We do have a somewhat similar discussion going on right now over here in Germany as well. The question here is whether to open up the betting market to anybody who's prepared to enter the business, or to keep the status quo which is that offering bets is allowed only for the state.
We of course do have lotteries and also some sports betting which however is heavily restricted (the maximum amout per bet is quite low). There are quite a few trials going on - even on european level - to clarify the legal situation. Until then opening betting offices is allowed for everyone (which started a few years ago when the European commission stated that it was not fair to not have an open betting/lottery market - this European idea gets out of hand more and more... but that's just my opinion and absolutely off topic).
Reality now is that the folks hanging around those places every day already cause lots of problems. If you are running a "normal" shop in the neighbourhood of such a betting office you're in serious trouble. Legally there is nothing that can be done about it.

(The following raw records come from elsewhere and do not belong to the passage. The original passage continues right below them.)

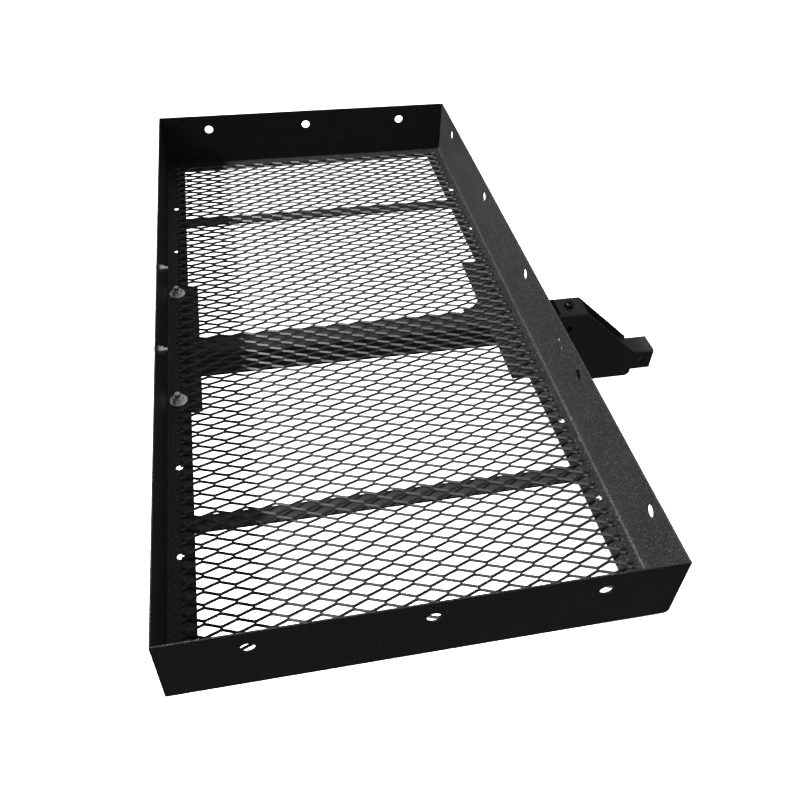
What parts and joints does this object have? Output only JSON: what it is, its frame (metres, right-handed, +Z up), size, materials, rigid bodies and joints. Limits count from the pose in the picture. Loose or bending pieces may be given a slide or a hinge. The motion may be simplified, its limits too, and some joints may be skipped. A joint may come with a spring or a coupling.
{
  "type": "hitch-mounted folding cargo tray",
  "caption": "Steel mesh cargo tray on a centre arm that folds up about a hinge bracket on a square hitch shank.",
  "frame": {"origin": "centre of the hitch-pin hole, on the axis of the square shank", "axes": "+X towards the vehicle along the shank, +Y along the tray's length, +Z up"},
  "size_m": [0.9943, 1.37, 0.301],
  "materials": {
    "shank_coat": "satin black powder coat",
    "bracket_coat": "satin black powder coat",
    "frame_coat": "satin black powder coat",
    "tray_coat": "fine-textured black powder coat",
    "mesh_coat": "satin black powder coat",
    "zinc_fasteners": "zinc plated",
    "zinc_pin": "zinc plated",
    "black_fasteners": "black oxide",
    "bush_steel": "turned",
    "cap_plastic": "moulded matt"
  },
  "bodies": {
    "hitch_bracket": {"shank_tube": "shank_coat", "hinge_bracket": "bracket_coat", "hinge_bolt": "zinc_fasteners", "hinge_nut": "zinc_fasteners", "hinge_washers": "zinc_fasteners", "levelling_screw": "black_fasteners", "levelling_nut": "black_fasteners"},
    "stop_pin": {"stop_pin": "zinc_pin"},
    "tray": {"arm_tube": "frame_coat", "hinge_bush": "bush_steel", "arm_end_cap": "cap_plastic", "outer_cross_plate": "frame_coat", "inner_cross_plate": "frame_coat", "outer_side_rail": "tray_coat", "vehicle_side_rail": "tray_coat", "near_end_wall": "tray_coat", "far_end_wall": "tray_coat", "near_cross_bar": "frame_coat", "far_cross_bar": "frame_coat", "mesh_floor": "mesh_coat", "floor_bolts": "zinc_fasteners", "floor_washers": "zinc_fasteners", "floor_nuts": "zinc_fasteners", "wall_bolts": "zinc_fasteners", "wall_washers": "zinc_fasteners", "wall_nuts": "zinc_fasteners"}
  },
  "joints": [
    {"name": "tray_fold", "type": "hinge", "parent": "hitch_bracket", "child": "tray", "pos_m": [-0.236, 0, 0.111], "axis": [0, 1, 0], "range_deg": [0, 90]},
    {"name": "stop_pin_pull", "type": "slide", "parent": "hitch_bracket", "child": "stop_pin", "axis": [0, 1, 0], "range_m": [0, 0.085]}
  ]
}
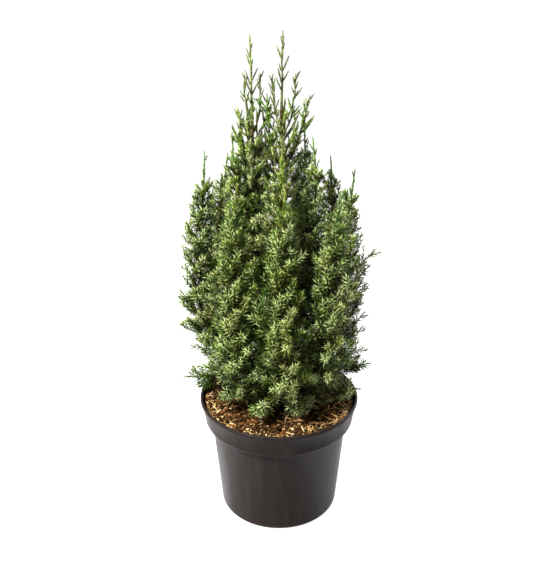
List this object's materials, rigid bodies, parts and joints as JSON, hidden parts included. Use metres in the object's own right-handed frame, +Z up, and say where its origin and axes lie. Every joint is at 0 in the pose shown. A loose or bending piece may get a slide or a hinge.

In general in my opinion gambling should not be banned - i don't see the point in keeping the double-moral solutions everywhere - but it has to be controlled quite restrictively!
No betting for underaged, no advertising for gambling in places/events where kids normally go.
Completely forbidding gambling forces underground gambling which creates problems potentially far more dangerous.
Translated to the case at hand i would put it like this: advertising for a Poker site by using
the Mavs'Logo and such: generally ok for me, but not everywhere! Advertising for the gambling site at Mavs games or on the Mavs homepage: No!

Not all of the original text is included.